I can access to my file when library.zip is not include the exe.
I add a file : text.txt in directory: foo/media in library.zip.
And I use this code:
import pkg_resources
import zipfile
from cStringIO import StringIO
my_data = pkg_resources.resource_string(__name__,"library.zip")
filezip = StringIO(my_data)
zip = zipfile.ZipFile(filezip)
data = zip.read("foo/media/text.txt")
I try to use pkg_resources but I think that I don't understand something because I could open directly "library.zip".
My question is how can I do this when library.zip is embed in exe?
Best Regards
Jean-Michel
I cobbled together a reasonably neat solution to this, but it doesn't use pkg_resources.
I need to distribute productivity tools as standalone EXEs, that is, all bundled into the one .exe file. I also need to send out notifications when these tools are used, which I do via the Logging API, using file-based configuration. I emded the logging.cfg fileto make it harder to effectively switch-off these notifications i.e. by deleting the loose file... which would probably break the app anyway.
So the following is the interesting bits from my setup.py:
LOGGING_CFG = open('main/resources/logging.cfg').read()
setup(
name='productivity-tool',
...
# py2exe extras
console=[{'script': productivity_tool.__file__.replace('.pyc', '.py'),
'other_resources': [(u'LOGGINGCFG', 1, LOGGING_CFG)]}],
zipfile=None,
options={'py2exe': {'bundle_files': 1, 'dll_excludes': ['w9xpopen.exe']}},
)
Then in the startup code for productivity_tool.py:
from win32api import LoadResource
from StringIO import StringIO
from logging.config import fileConfig
...
if __name__ == '__main__':
if is_exe():
logging_cfg = StringIO(LoadResource(0, u'LOGGINGCFG', 1))
else:
logging_cfg = 'main/resources/logging.cfg'
fileConfig(logging_cfg)
...
Works a treat!!!
Thank you but I found the solution
my_data = pkg_resources.resource_stream("__main__",sys.executable) # get lib.zip file
zip = zipfile.ZipFile(my_data)
data = zip.read("foo/media/doc.pdf") # get my data on lib.zip
file = open(output_name, 'wb')
file.write(data) # write it on a file
file.close()
Best Regards
You shouldn't be using pkg_resources to retrieve the library.zip file. You should use it to retrieve the added resource.
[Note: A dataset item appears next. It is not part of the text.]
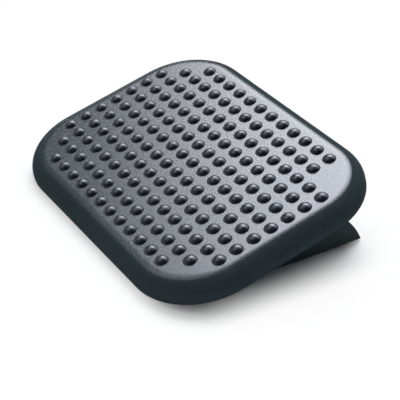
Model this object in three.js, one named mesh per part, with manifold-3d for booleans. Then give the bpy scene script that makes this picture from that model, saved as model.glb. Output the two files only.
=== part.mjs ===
import * as THREE from 'three';
import { mergeVertices } from 'three/addons/utils/BufferGeometryUtils.js';
import Module from 'manifold-3d';

const wasm = await Module();
wasm.setup();

// Lengths are in millimetres and angles in degrees. X runs along the width, Y to the rear, Z up.

// Deck: a lattice of massage domes on a flat, round-cornered plate with a rolled rim.
const DOME_PITCH = 25;
const DOME_RADIUS = 9.3;
const DOME_HEIGHT = 5.3;
const DOME_ROOT = 1;
const DOME_SHOULDER_RADIUS_SHARE = 0.74;
const DOME_SHOULDER_HEIGHT_SHARE = 0.66;
const DOME_MARGIN = 0.5;
const FLAT_WIDTH = 396.4;
const FLAT_DEPTH = 276.4;
const FLAT_CORNER_RADIUS = 70.7;
const RIM_REACH = 23.5;
const RIM_DROP = 22;
const SKIRT_HEIGHT = 5.5;
const WALL = 3;

// Underside of the deck: a grid of ribs, relieved where the base drum swings past.
const RIB_THICKNESS = 2;
const RIB_DROP = 12;
const RIB_SPACING = 50;
const RIB_SAMPLES = 12;
const SWING_SAMPLES = 8;
const SWING_CLEARANCE = 1;

// Tilt: the deck hangs on the base by two pins and rests front edge down.
const REST_TILT = 15.5;
const REST_LIFT = 2.5;
const PIVOT_FROM_FRONT = 199.2;

// Base: a hollow half-moon drum, flat side down and open underneath.
const DRUM_RADIUS = 116;
const DRUM_WIDTH = 360;
const DRUM_EDGE = 2;
const FLOOR_GAP = 2.5;
const DRUM_RIB_THICKNESS = 2.5;
const DRUM_RIB_DEPTH = 7;
const DRUM_RIB_FROM_HINGE = 63;
const DRUM_RIB_FROM_MIDDLE = 48;

// Hinges: a bracket under the deck reaches through a window in the drum to a pin in two cheeks.
const HINGE_FROM_END = 65;
const WINDOW_WIDTH = 78;
const WINDOW_DEPTH = 42;
const WINDOW_ABOVE_PIN = 7.5;
const CHEEK_THICKNESS = 3.5;
const EAR_THICKNESS = 8;
const EYE_RADIUS = 9;
const EAR_SPREAD = 13;
const FLANGE_WIDTH = 66;
const FLANGE_DEPTH = 28;
const FLANGE_CORNER = 5;
const FLANGE_THICKNESS = 3;
const GUSSET_WIDTH = 12;
const GUSSET_THICKNESS = 3;
const PIN_RADIUS = 4;
const PIN_HEAD_RADIUS = 6.5;
const PIN_HEAD_HEIGHT = 2.5;
const PIN_TAIL = 2.2;
const PIN_CHAMFER = 0.7;
const SLEEVE_WALL = 1.6;
const WASHER_RADIUS = 8.5;
const WASHER_THICKNESS = 1.5;
const CLIP_RADIUS = 7;
const CLIP_THICKNESS = 1.2;
const GAP = 0.3;

// Screws and the bosses that take them.
const BOSS_RADIUS = 4.8;
const BOSS_DROP = 8.5;
const SCREW_FROM_EAR = 24;
const SCREW_RADIUS = 1.9;
const SCREW_HEAD_RADIUS = 3.8;
const SCREW_HEAD_HEIGHT = 2.4;
const SCREW_LENGTH = 8;
const SCREW_SLOT_WIDTH = 1;
const SCREW_SLOT_DEPTH = 1;
const SCREW_POINT = 0.6;

// Rubber pieces: tilt stops on the drum, feet under it, bumpers under the deck's front edge.
const STOP_RADIUS = 9;
const STOP_SEAT = 0.9;
const STOP_EDGE = 0.8;
const STOP_STANDOFF = 7.5;
const STOP_FROM_HINGE = 53;
const FOOT_RADIUS = 10;
const FOOT_THICKNESS = 4;
const FOOT_EDGE = 1;
const FOOT_STEM_RADIUS = 3;
const FOOT_STEM_LENGTH = 10;
const FOOT_POST_RADIUS = 6;
const FOOT_FROM_END = 15;
const FOOT_FROM_RIM = 20;
const FOOT_BORE_SPARE = 1;
const BUMPER_RADIUS = 9;
const BUMPER_COLLAR = 2.5;
const BUMPER_STEM_RADIUS = 3;
const BUMPER_STEM_LENGTH = 9;
const BUMPER_POST_RADIUS = 7;
const BUMPER_FROM_SIDE = 78.2;
const BUMPER_FROM_FRONT = 18;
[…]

Suppose you have the following project structure:
setup.py
foo/
__init__.py
bar.py
media/
image.jpg
You would use resource_string (or, preferably, resource_stream) to access image.jpg:
img = pkg_resources.resource_string(__name__, 'media/image.jpg')
That should "just work". At least it did when I bundled my media files in the EXE. (Sorry, I've since left the company where I was using py2exe, so don't have a working example to draw on.)
You could also try using pkg_resources.resource_filename(), but I don't think that works under py2exe.